At least 15,000 people have died in Europe because of hot weather in 2022 so far, the World Health Organization has said, with Spain and Germany among the worst-affected countries.
The three months from June to August were the hottest in Europe since records began, and the exceptionally high temperatures led to the worst drought the continent has witnessed since the Middle Ages.
"Based on country data submitted so far, it is estimated that at least 15,000 people died specifically due to the heat in 2022," the WHO's Regional Director for Europe Hans Kluge said in a statement.
"Nearly 4,000 deaths in Spain, more than 1,000 in Portugal, more than 3,200 in the UK, and around 4,500 deaths in Germany were reported by health authorities during the three months of summer," he added.

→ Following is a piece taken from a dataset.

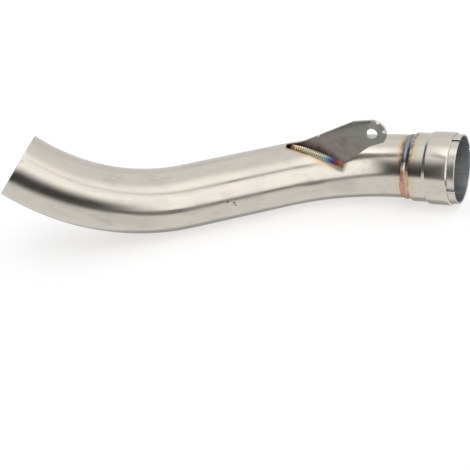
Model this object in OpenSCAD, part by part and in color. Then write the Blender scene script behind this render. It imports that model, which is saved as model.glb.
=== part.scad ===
// Exhaust mid pipe for a motorbike: a round tube bent in two planes, a hanger bracket
// welded to it, and a stepped slip socket with a slotted ring welded to its outlet end.
// Units are millimetres. The pipe lies as it comes to rest on a floor at z = 0.

/* [Tube] */
// Outside diameter of the tube
tube_od = 50.8; // [45:0.1:56]
// Wall thickness of the tube
tube_wall = 1.5; // [1:0.1:2.5]
// Straight length at the inlet end
inlet_len = 8; // [4:1:40]
// Angle of the first bend
bend1_angle = 42; // [25:1:60]
// Centreline radius of the first bend
bend1_clr = 175; // [120:1:220]
// Straight length between the bends
mid_len = 82; // [40:1:140]
// Turn of the second bend's plane about the tube
bend_turn = 109; // [80:1:130]
// Angle of the second bend
bend2_angle = 45; // [35:1:60]
// Centreline radius of the second bend
bend2_clr = 130; // [110:1:180]
// Straight length between the second bend and the seam
outlet_len = 3; // [2:1:30]

/* [Slip socket] */
// Bore of the socket, which takes the next pipe
socket_bore_d = 51.9; // [51:0.1:60]
// Wall thickness of the socket's sheet
socket_wall = 1.5; // [1:0.1:2.5]
// Plain neck that is welded to the tube
neck_len = 2.4; // [2:0.1:6]
// Length of the flare from the neck to the first step
flare_len = 4; // [3:0.5:10]
// Length of the first step of the sleeve, flare and ramp apart
step1_len = 10.1; // [6:0.1:20]
// Length of the ramp between the two steps
ramp_len = 3; // [2:0.5:6]
// Length of the second step, which holds the ring
step2_len = 16.8; // [12:0.1:30]
// Rounding of the sleeve's outer rim
rim_round = 1.2; // [0.4:0.1:1.3]

/* [Slotted ring] */
// Wall thickness of the ring
ring_wall = 1.4; // [1:0.1:2.4]
// How far the ring stands out of the sleeve
ring_stick_out = 5.5; // [3:0.5:12]
// Number of slots
slot_count = 4; // [2:1:8]
// Width of a slot
slot_w = 2.5; // [1.5:0.1:4]
// Length of a slot, its round end included
slot_len = 17; // [8:1:18]
// Turn of the slots about the socket
slot_turn = 17; // [0:1:90]

/* [Hanger bracket] */
// Thickness of the bracket plate
plate_t = 2.5; // [1.5:0.1:5]
// Place of the bracket's foot along the second bend, in degrees of bend
foot_station = 12.5; // [11:0.5:16]
// Place of the foot around the tube, from the inside of the bend
foot_clock = -46.5; // [-60:0.5:-30]
// Turn of the foot away from the tube's length
foot_skew = -32; // [-40:1:-20]
// Lean of the plate away from the square
foot_lean = -27.4; // [-40:0.1:-10]
// Length of the foot towards the inlet
heel_len = 27.5; // [22:0.5:30]
// Length of the foot towards the socket
toe_len = 20.5; // [16:0.5:26]
// Distance of the bolt hole from the foot's line
hole_reach = 35; // [28:0.5:50]
// Distance of the bolt hole along the foot's line
hole_offset = 34.4; // [28:0.5:45]
// Diameter of the bolt hole
hole_d = 8.5; // [6:0.5:11]
// Radius of the bracket's round end
ear_r = 11.2; // [10:0.1:16]

/* [Weld beads] */
// Width of the bead round the seam
seam_bead_w = 3.8; // [2.4:0.1:4.4]
// Height of the bead round the seam
seam_bead_h = 0.7; // [0.3:0.05:1.2]
// Leg of the fillet beads along the bracket's foot
fillet_leg = 3; // [2:0.1:4]
// Bare length of the foot at its heel, which the bead doesn't reach
heel_bare = 3.5; // [2:0.5:8]
// Length of the stitch bead behind the bracket
back_bead_len = 24; // [10:1:26]
// Length of one ripple in a bead
ripple_len = 2; // [1.5:0.1:4]

/* [Hidden] */
$fn = 128;

tube_r = tube_od / 2;
bore_r = socket_bore_d / 2;
step1_r = bore_r + socket_wall;
pocket_r = bore_r + ring_wall;
step2_r = pocket_r + socket_wall;

// Heights along the socket, from the seam
flare_z = neck_len + flare_len;
ramp_z = flare_z + step1_len;
seat_z = ramp_z + ramp_len;
rim_z = seat_z + step2_len;
ring_z = rim_z + ring_stick_out;

// Frames along the tube: a frame is [place, direction, inside of the bend]
function turned(v, axis, a) = v * cos(a) + cross(axis, v) * sin(a) + axis * (axis * v) * (1 - cos(a));
function after_straight(f, len) = [f[0] + f[1] * len, f[1], f[2]];
function after_bend(f, a, clr) =
    let (centre = f[0] + f[2] * clr, axis = cross(f[1], f[2]))
    [centre + turned(f[0] - centre, axis, a), turned(f[1], axis, a), turned(f[2], axis, a)];
function rolled(f, a) = [f[0], f[1], turned(f[2], f[1], a)];

// Attitude of the pipe at rest on the floor: it leans on both bends and on the socket
rest_roll = 60.68;
rest_pitch = 38.13;

inlet = [[0, 0, 0], [1, 0, 0], [0, 1, 0]];
bend1 = after_straight(inlet, inlet_len);
mid = after_bend(bend1, bend1_angle, bend1_clr);
bend2 = rolled(after_straight(mid, mid_len), bend_turn);
outlet = after_bend(bend2, bend2_angle, bend2_clr);
seam = after_straight(outlet, outlet_len);

// Frame of the bracket: x along the foot, y outwards in the plate, z out of its front face
foot_frame = after_bend(bend2, foot_station, bend2_clr);
foot_out = turned(foot_frame[2], foot_frame[1], foot_clock);
foot_place = foot_frame[0] + foot_out * tube_r;
foot_x = turned(foot_frame[1], foot_out, foot_skew);
foot_y = turned(foot_out, foot_x, foot_lean);
foot_z = cross(foot_x, foot_y);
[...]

"This estimate is expected to increase as more countries report on excess deaths due to heat."
Crops withered in European breadbaskets, as the historic dry spell drove record wildfire intensity and placed severe pressure on the continent's power grid.
Successive heatwaves between June and July, which saw temperatures top 40C in Britain for the first time, saw some 24,000 excess deaths in Europe.
Last week, the United Nations said that temperatures in Europe have increased at more than twice the global average over the past three decades, showing the fastest rise of any continent on earth.
The European region has on average seen temperatures rise 0.5C each decade since 1991, the UN's World Meteorological Organization and the European Union's Copernicus Climate Change Service found in a joint report.
As a result, Alpine glaciers lost 100ft in ice thickness between 1997 and 2021, while the Greenland ice sheet is swiftly melting and contributing to accelerating sea level rise.
Last year, Greenland experienced melting and the first-ever recorded rainfall at its highest point.
The report also cautioned that regardless of future levels of global warming, temperatures would likely continue to rise across Europe at a rate exceeding global mean temperature changes.